──────── Supplied data ────────

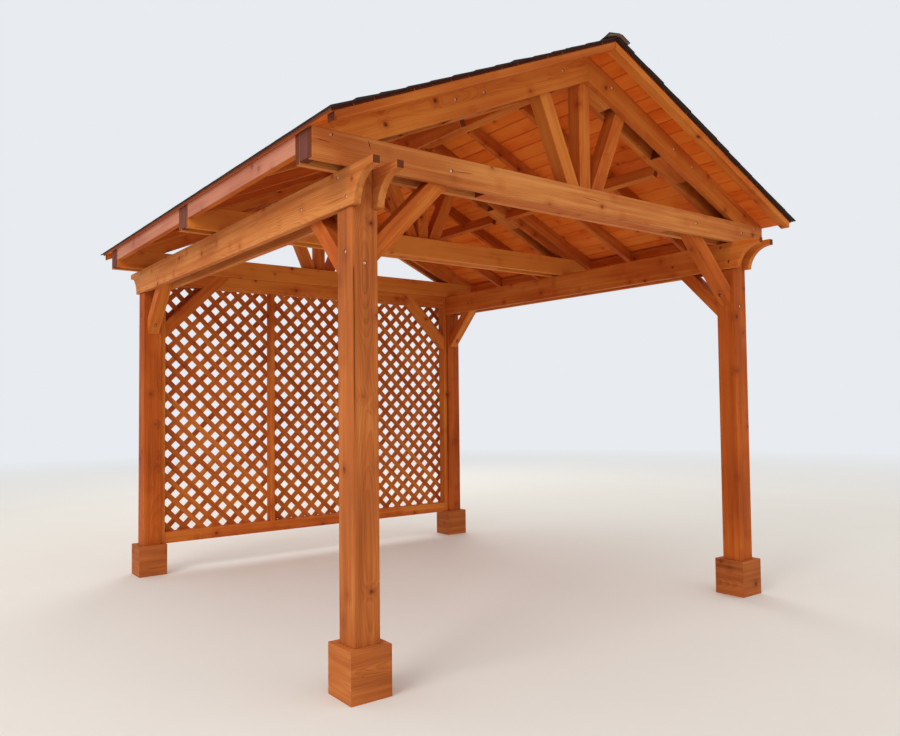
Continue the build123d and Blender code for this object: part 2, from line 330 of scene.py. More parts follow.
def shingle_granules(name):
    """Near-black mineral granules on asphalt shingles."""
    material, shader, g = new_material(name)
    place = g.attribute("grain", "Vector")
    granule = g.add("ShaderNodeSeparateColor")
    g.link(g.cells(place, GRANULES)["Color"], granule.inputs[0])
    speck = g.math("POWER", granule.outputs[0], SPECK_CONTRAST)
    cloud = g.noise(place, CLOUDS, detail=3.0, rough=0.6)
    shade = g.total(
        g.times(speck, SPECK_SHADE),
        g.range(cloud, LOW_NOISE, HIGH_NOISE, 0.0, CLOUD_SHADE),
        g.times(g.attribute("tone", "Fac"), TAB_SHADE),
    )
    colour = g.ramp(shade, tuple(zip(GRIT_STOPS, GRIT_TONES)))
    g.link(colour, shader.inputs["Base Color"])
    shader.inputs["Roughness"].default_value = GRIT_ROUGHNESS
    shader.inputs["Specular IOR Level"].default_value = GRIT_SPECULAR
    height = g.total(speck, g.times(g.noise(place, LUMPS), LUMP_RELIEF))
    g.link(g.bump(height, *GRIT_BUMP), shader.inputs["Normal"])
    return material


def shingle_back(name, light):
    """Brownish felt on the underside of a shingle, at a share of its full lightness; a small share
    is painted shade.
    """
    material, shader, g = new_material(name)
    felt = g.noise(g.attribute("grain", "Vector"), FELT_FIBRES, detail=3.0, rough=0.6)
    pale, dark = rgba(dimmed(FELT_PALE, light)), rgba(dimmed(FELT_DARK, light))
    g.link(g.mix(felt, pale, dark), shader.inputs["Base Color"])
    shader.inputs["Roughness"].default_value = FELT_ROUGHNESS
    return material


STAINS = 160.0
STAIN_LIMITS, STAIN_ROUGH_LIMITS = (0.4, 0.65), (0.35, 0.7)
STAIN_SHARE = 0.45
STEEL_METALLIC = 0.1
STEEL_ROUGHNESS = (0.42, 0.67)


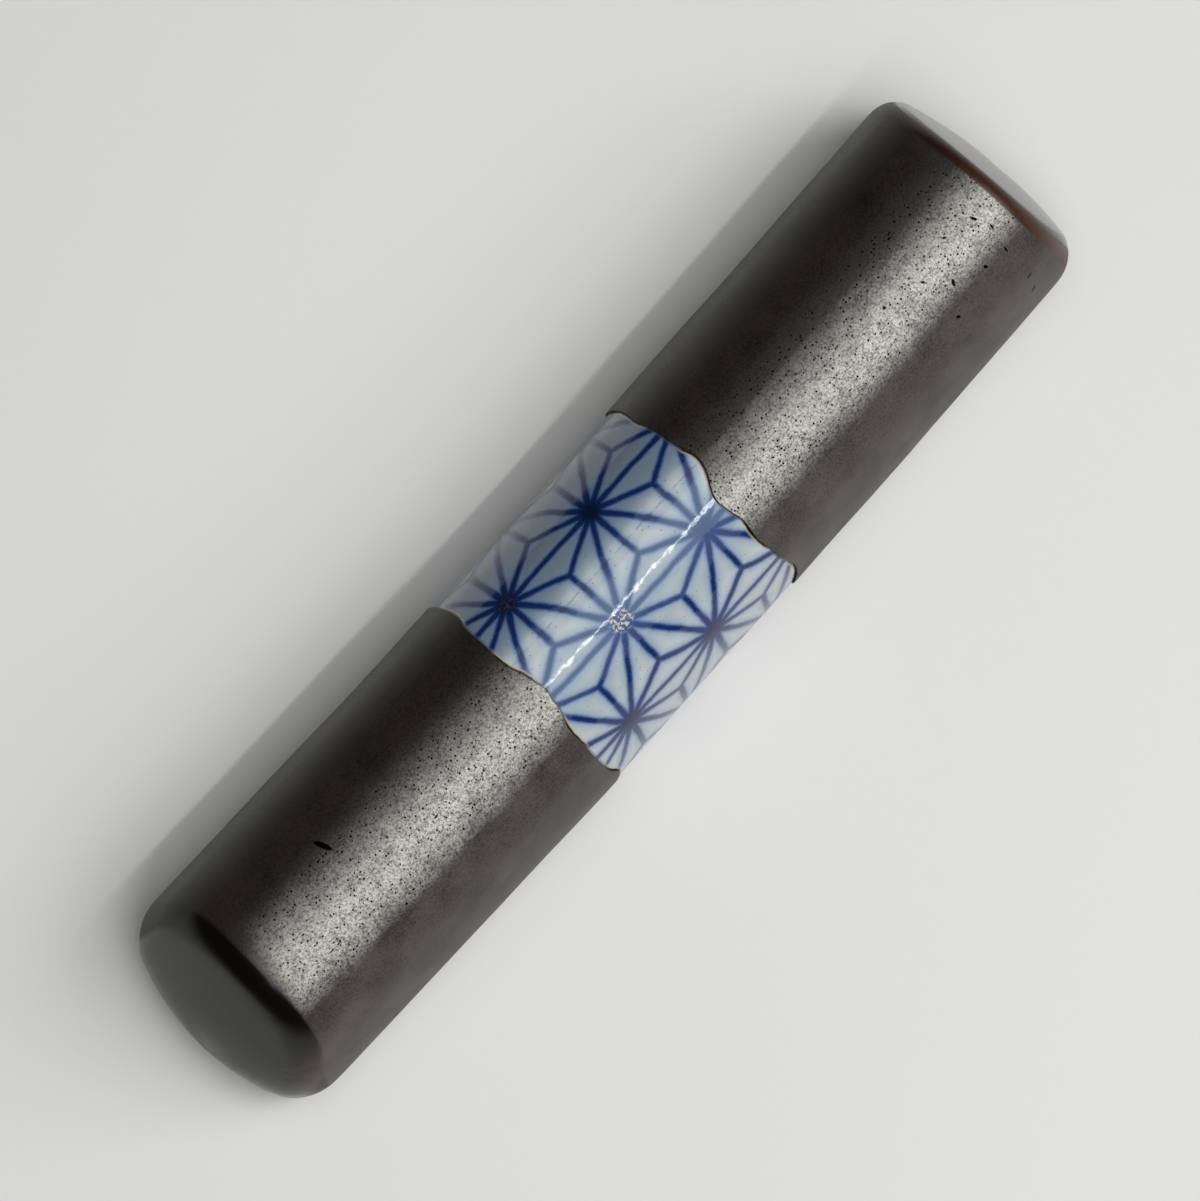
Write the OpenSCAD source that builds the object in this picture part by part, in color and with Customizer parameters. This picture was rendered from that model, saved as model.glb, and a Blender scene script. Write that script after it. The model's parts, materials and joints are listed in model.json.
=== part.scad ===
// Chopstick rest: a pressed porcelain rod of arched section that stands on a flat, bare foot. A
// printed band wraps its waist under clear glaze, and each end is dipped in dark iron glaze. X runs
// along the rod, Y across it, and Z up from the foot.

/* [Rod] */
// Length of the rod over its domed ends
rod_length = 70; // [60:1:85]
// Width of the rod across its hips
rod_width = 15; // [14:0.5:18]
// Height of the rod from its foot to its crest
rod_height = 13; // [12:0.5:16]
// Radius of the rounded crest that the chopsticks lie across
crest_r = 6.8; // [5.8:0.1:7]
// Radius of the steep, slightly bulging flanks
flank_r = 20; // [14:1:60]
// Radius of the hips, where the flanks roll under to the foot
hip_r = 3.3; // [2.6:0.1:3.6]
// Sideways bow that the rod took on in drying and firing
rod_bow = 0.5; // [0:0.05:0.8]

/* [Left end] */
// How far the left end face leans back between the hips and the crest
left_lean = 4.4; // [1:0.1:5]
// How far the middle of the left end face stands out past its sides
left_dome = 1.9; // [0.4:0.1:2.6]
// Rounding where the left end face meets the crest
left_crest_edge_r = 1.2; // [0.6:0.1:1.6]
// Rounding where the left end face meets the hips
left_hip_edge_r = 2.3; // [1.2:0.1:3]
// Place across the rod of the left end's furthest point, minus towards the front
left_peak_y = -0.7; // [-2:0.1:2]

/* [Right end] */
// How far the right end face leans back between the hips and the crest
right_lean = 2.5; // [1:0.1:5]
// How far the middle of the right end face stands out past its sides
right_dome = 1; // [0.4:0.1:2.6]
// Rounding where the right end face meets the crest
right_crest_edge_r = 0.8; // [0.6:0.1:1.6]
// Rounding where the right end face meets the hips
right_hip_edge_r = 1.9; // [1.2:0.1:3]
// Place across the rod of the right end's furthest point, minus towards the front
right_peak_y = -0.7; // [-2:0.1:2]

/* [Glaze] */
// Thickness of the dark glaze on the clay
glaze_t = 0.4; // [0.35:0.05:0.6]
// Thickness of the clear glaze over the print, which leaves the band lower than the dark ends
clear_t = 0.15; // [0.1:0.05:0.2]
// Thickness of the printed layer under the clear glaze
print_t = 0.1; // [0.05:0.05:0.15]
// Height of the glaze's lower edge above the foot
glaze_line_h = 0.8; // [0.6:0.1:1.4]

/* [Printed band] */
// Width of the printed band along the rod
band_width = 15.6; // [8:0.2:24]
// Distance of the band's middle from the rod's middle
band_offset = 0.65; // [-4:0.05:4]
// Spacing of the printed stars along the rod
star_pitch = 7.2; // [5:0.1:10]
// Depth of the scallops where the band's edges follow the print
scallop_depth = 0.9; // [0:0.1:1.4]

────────

__Description of the task__
Count the lines of the material that include the word "part", then report only the total.

__Final result__
3